Wednesday, November 10, 2010

Benchmarks...

First novels with series characters (Rene Shade & Jack Irish, respectively) by authors who have since become more ambitious -- not by writing longer or abandoning genre formats, but by digging deeper and writing better.

They have a fair amount in common. Both are very firmly rooted in a distinctive, rough locale (the Ozarks, Southeastern Australia) and are intimately aware of distinctions of neighborhood, dialect, clan and family, favoring the sort of claustrophobically close-knit communities in which all the characters seem to be at least distantly related. Both are mas macho sports aficionados, Woodrell steeped in the lore and legend of boxing, Temple of horse racing. (Temple also writes the best descriptions of dogs I think I've ever read.) And both have compressed and rich prose styles designed to make those settings seem dense and menacing.
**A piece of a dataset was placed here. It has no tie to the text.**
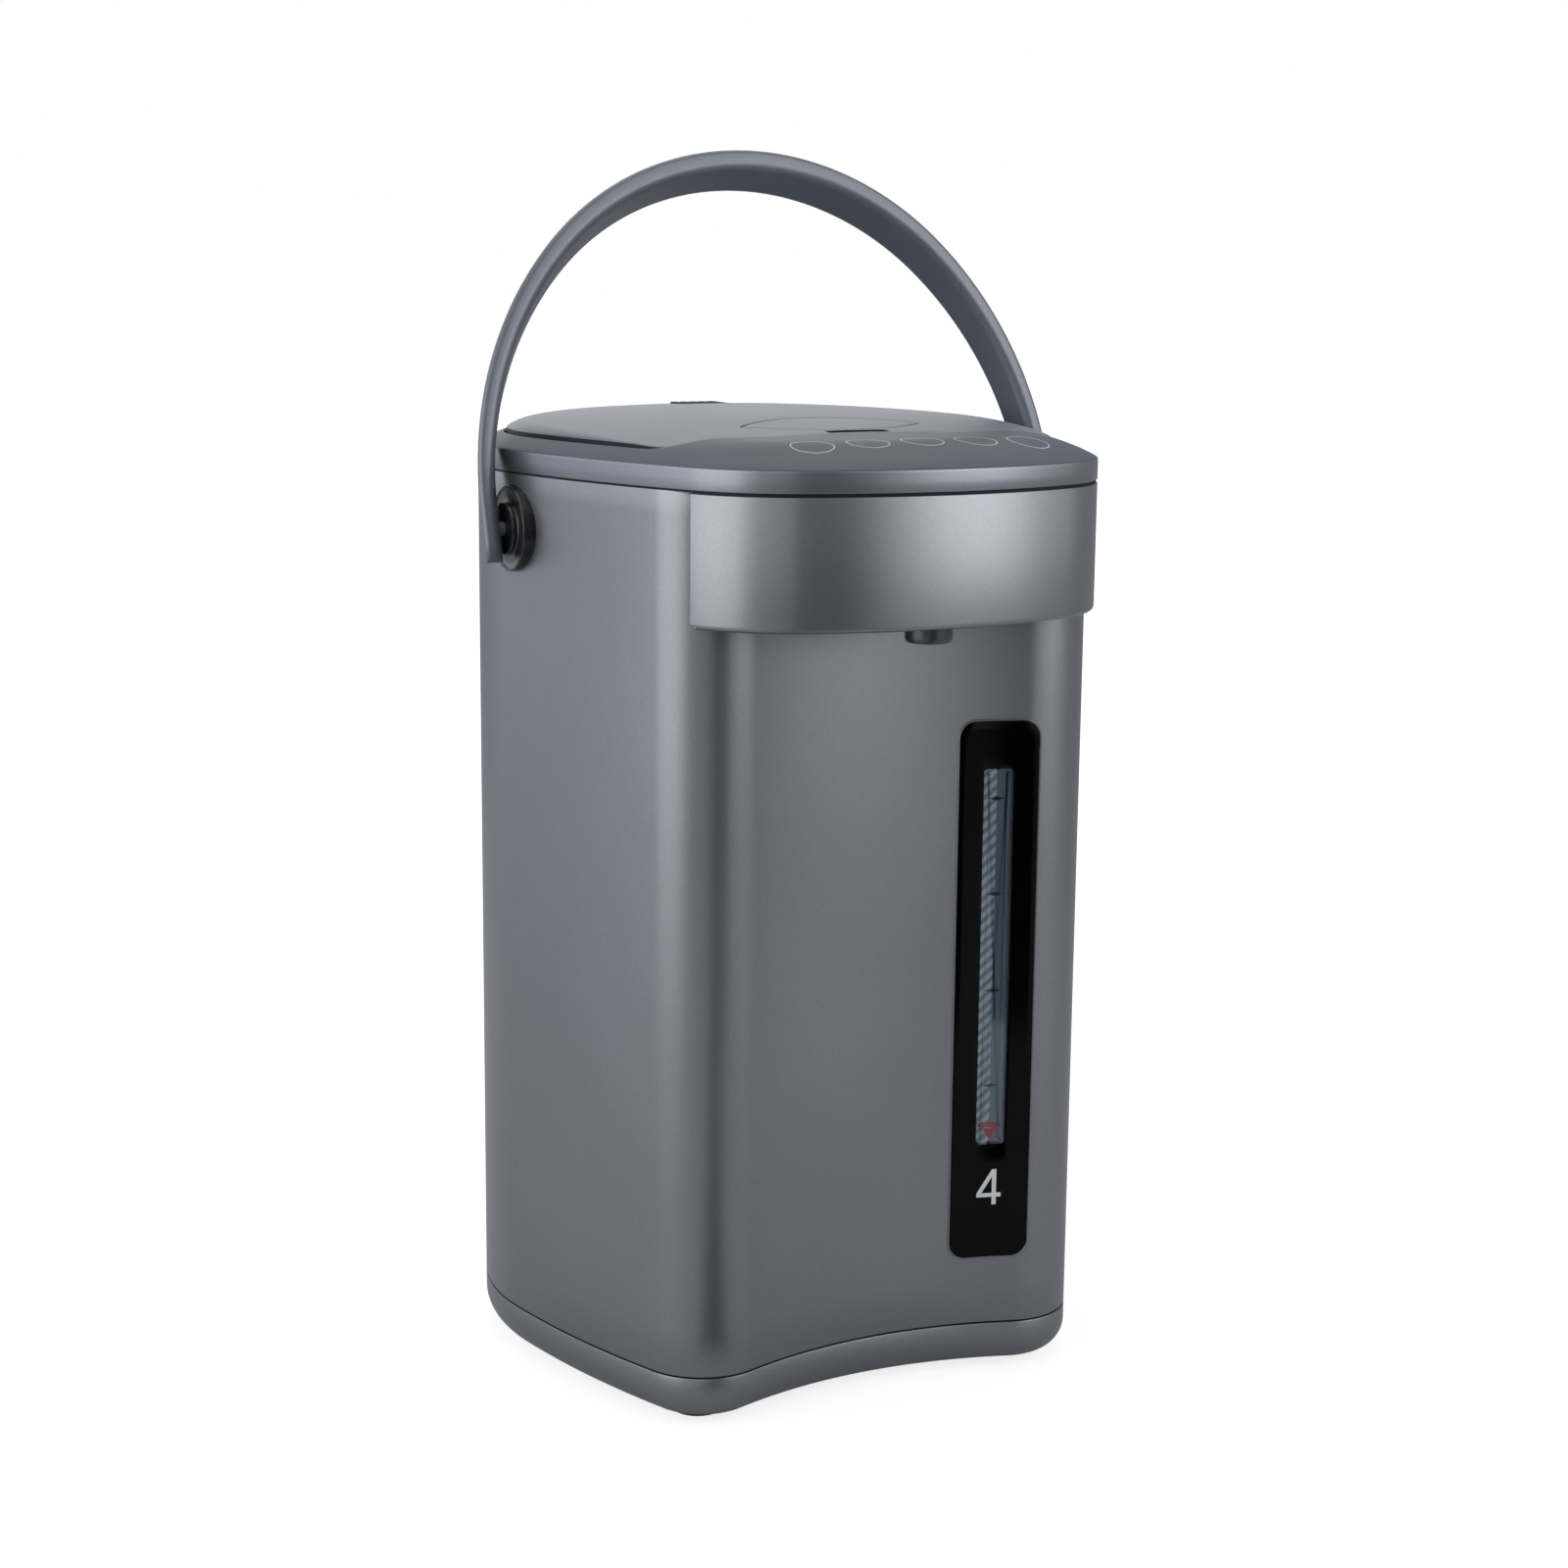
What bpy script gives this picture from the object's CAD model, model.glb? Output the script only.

That, and the fact that their most recent novels (here and here) are innovative eye-openers, right up there with the best of Kate Atkinson.

2 comments:

Tulkinghorn said...

My wife loved the new Atkinson Brodie novel (out here next March but available now at a good price-- $13.00 plus postage--from Amazon UK)

Digging deeper in the same field is a lesson that many say Dennis Lehane should have heeded before writing the somewhat pretentious last three books -- two of which made pretty good movies, but still.

David Chute said...

Though I like all three, I doubt there's much overlap with fans of these two. Not until Jackson Brodie visits a hillbilly crank den.